The term capitalist realism was first introduced in early 1960s by a group of Düsseldorf-based artists as the West German parody-version of the American Pop Art. Ironically labeled as a “movement”, it combined a certain fascination for mass media and advertising with criticism of the consumer culture of post-war West German society at the time of the West German Wirtschaftswunder or “Economic Miracle”. It was reintroduced some four decades later by British theorist Mark Fisher to describe “a pervasive atmosphere, conditioning not only the production of culture but also the regulation of work and education, and acting as a kind of invisible barrier constraining thought and action.” Following Frederic Jameson’s infamous dictum that postmodernism has been the cultural logic of late capitalism, capitalist realism could be understood today as the cultural logic of TINA – Margaret Thatcher’s self-fulfilling prophecy that “There Is No Alternative”, which proved to be the most succinct slogan for the modern capitalist system one could ever imagine. Capitalist realism is the widespread sense that not only is capitalism the only viable political and economic system, but also that it is impossible even to imagine a coherent alternative to it.

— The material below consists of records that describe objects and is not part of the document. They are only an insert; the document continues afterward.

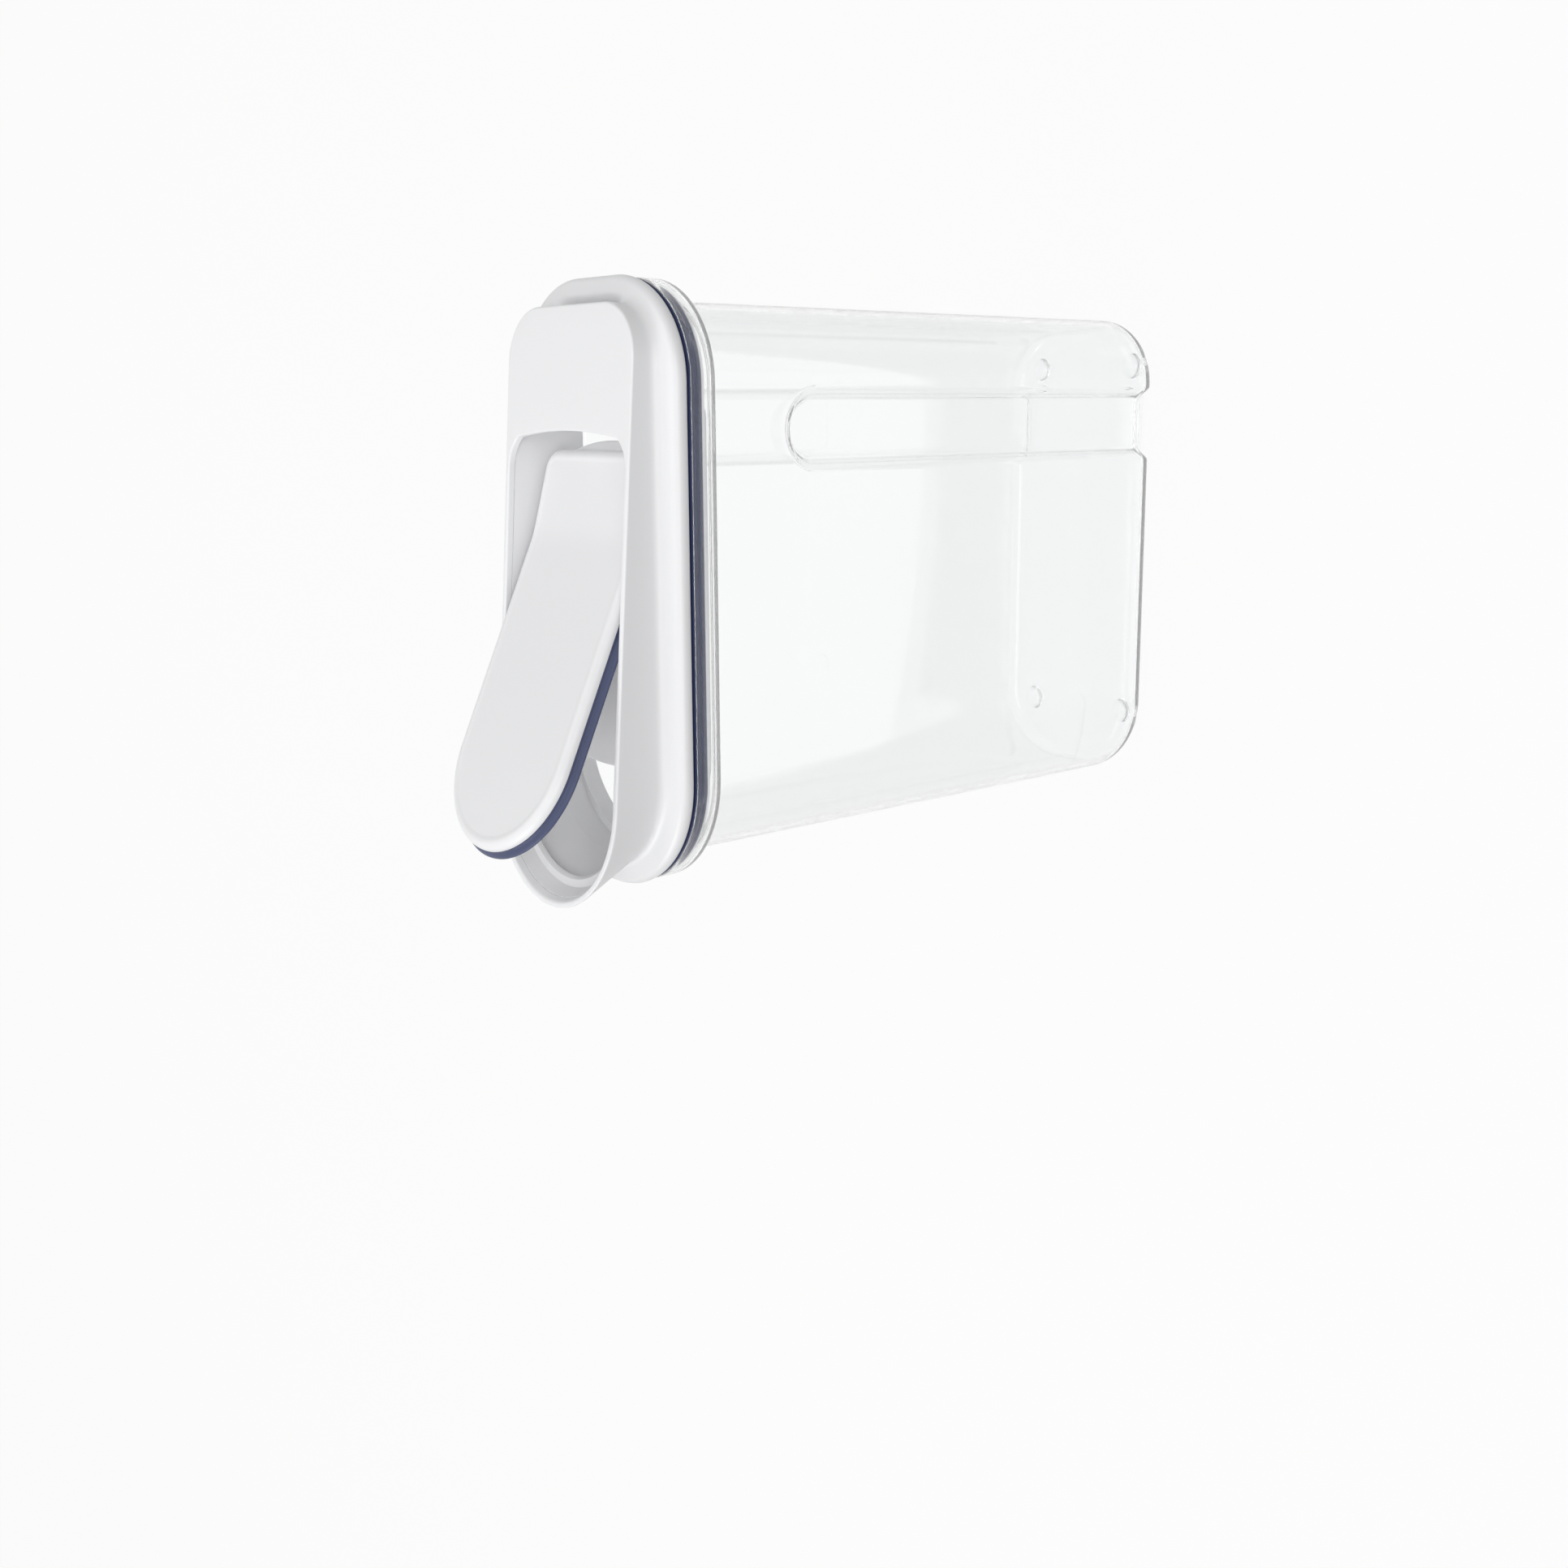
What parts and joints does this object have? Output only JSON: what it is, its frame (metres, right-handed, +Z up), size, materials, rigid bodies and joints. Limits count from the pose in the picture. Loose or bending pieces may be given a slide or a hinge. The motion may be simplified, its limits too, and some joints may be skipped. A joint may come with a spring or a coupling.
{
  "type": "cereal container",
  "caption": "Tall clear storage container with finger channels and a white lift-off lid whose rocking flip cover opens a raised pouring spout.",
  "frame": {"origin": "on the resting surface, below the middle of the object's box", "axes": "+Z up, +X towards the pouring spout, +Y and -Y out of the two long sides"},
  "size_m": [0.237, 0.103, 0.3374],
  "materials": {
    "clear_plastic": "clear, polished",
    "white_plastic": "satin",
    "blue_silicone": "satin"
  },
  "bodies": {
    "container": {"container": "clear_plastic", "foot_pads": "clear_plastic"},
    "lid": {"lid_shell": "white_plastic", "lid_plug": "white_plastic", "lid_gasket": "blue_silicone", "pour_guide": "white_plastic", "hinge_pin_left": "white_plastic", "hinge_pin_right": "white_plastic"},
    "cover": {"flip_cover": "white_plastic", "cover_plate": "white_plastic", "cover_gasket": "blue_silicone"}
  },
  "joints": [
    {"name": "lid_lift", "type": "slide", "parent": "container", "child": "lid", "axis": [0, 0, 1], "range_m": [0, 0.06]},
    {"name": "cover_flip", "type": "hinge", "parent": "lid", "child": "cover", "pos_m": [0.0034, 0, 0.28314], "axis": [0, 1, 0], "range_deg": [0, 20]}
  ]
}
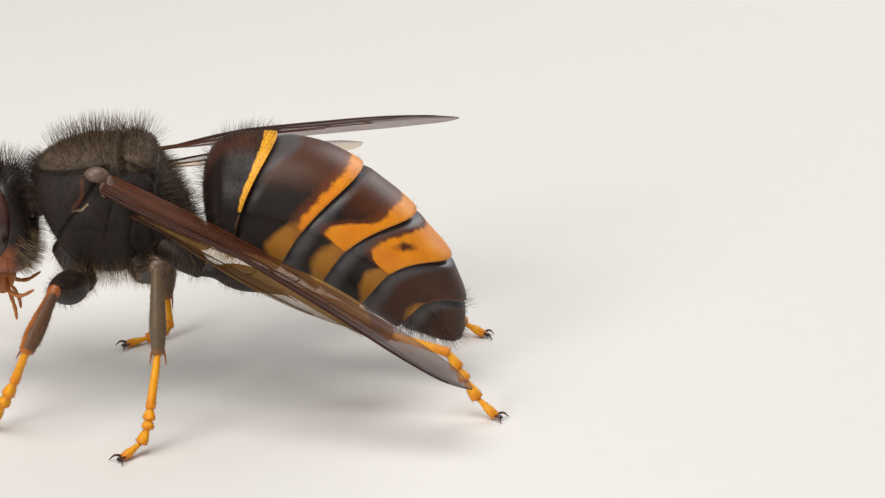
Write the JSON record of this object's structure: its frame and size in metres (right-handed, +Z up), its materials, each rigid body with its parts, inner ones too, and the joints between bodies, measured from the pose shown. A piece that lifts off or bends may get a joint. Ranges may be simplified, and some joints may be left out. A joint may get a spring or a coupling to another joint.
{
  "type": "yellow-legged asian hornet",
  "caption": "Still life-size hornet standing on its feet, with folded wings held back, drooping banded abdomen and dark hairy thorax.",
  "frame": {"origin": "on the floor, under the middle of the model's bounding box", "axes": "+Z up, +X from the head towards the tip of the abdomen, the hornet's left side faces -Y"},
  "size_m": [0.0322, 0.0246, 0.0129],
  "materials": {
    "black_shell": "dark brown-black cuticle under a grey velvet of short hair",
    "abdomen_shell": "satin dark brown cuticle with thin yellow-orange bands",
    "orange_band": "satin orange-yellow cuticle",
    "orange_face": "orange-brown cuticle",
    "compound_eye": "glossy dark red-brown facets",
    "feeler": "dull brown, orange below at the base",
    "wing": "smoky red-brown membrane with dark veins",
    "brown_leg": "brown cuticle with fine pale hair",
    "yellow_foot": "yellow-orange cuticle with fine bristles"
  },
  "bodies": {
    "root": {"head": "orange_face", "eye_left": "compound_eye", "eye_right": "compound_eye", "mandible_left": "orange_face", "mandible_right": "orange_face", "mouthparts": "orange_face", "antenna_left_scape": "feeler", "antenna_left_flagellum": "feeler", "antenna_right_scape": "feeler", "antenna_right_flagellum": "feeler", "neck": "black_shell", "pronotum": "black_shell", "mesothorax": "black_shell", "propodeum": "black_shell", "tegula_left": "feeler", "tegula_right": "feeler", "petiole": "black_shell", "gaster_1": "abdomen_shell", "gaster_2": "abdomen_shell", "gaster_3": "abdomen_shell", "gaster_4": "orange_band", "gaster_5": "abdomen_shell", "gaster_6": "abdomen_shell", "forewing_left": "wing", "forewing_right": "wing", "hindwing_left": "wing", "hindwing_right": "wing", "coxa_front_left": "black_shell", "femur_front_left": "black_shell", "tibia_front_left": "brown_leg", "tarsus_front_left": "yellow_foot", "coxa_front_right": "black_shell", "femur_front_right": "black_shell", "tibia_front_right": "brown_leg", "tarsus_front_right": "yellow_foot", "coxa_middle_left": "black_shell", "femur_middle_left": "black_shell", "tibia_middle_left": "brown_leg", "tarsus_middle_left": "yellow_foot", "coxa_middle_right": "black_shell", "femur_middle_right": "black_shell", "tibia_middle_right": "brown_leg", "tarsus_middle_right": "yellow_foot", "coxa_hind_left": "black_shell", "femur_hind_left": "black_shell", "tibia_hind_left": "brown_leg", "tarsus_hind_left": "yellow_foot", "coxa_hind_right": "black_shell", "femur_hind_right": "black_shell", "tibia_hind_right": "brown_leg", "tarsus_hind_right": "yellow_foot"}
  },
  "joints": []
}
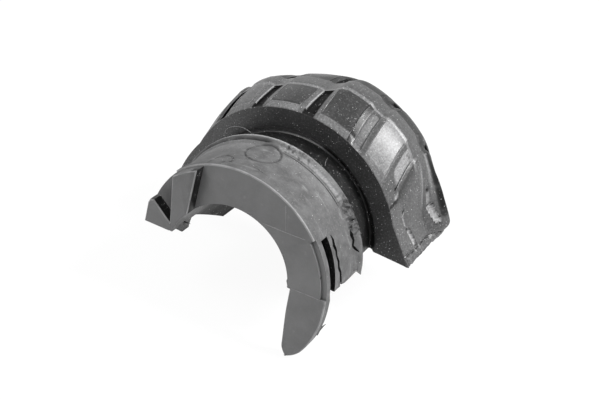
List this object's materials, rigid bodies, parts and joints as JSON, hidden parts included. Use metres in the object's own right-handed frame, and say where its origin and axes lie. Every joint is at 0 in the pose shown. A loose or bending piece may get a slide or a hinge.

The Photobiennale’s 2018 central exhibition Capitalist Realism: Future Perfect | Past Continuous (presented at the Thessaloniki Museum of Photography, as well as the Centre for Contemporary Art) is broadly inspired by the term. Largely committed to documentary realism, the works presented employed photography’s ability to function as a highly critical narrative denoting the unseen political geography of our times. Bringing together researchers, theorists and visual artists, the conference “Representing Capitalist Realism: Crisis, Politics and the Visual” aims to build on and broaden that effort, providing a platform for discussions and research, which consider various aspects of the visual and its implication to both ideological formations and cultural forms in times of crisis.
The conference is organized by Rosa Luxemburg Stiftung – Office in Greece, in cooperation with the Thessaloniki Museum of Photography, under the scientific supervision of Penelope Petsini.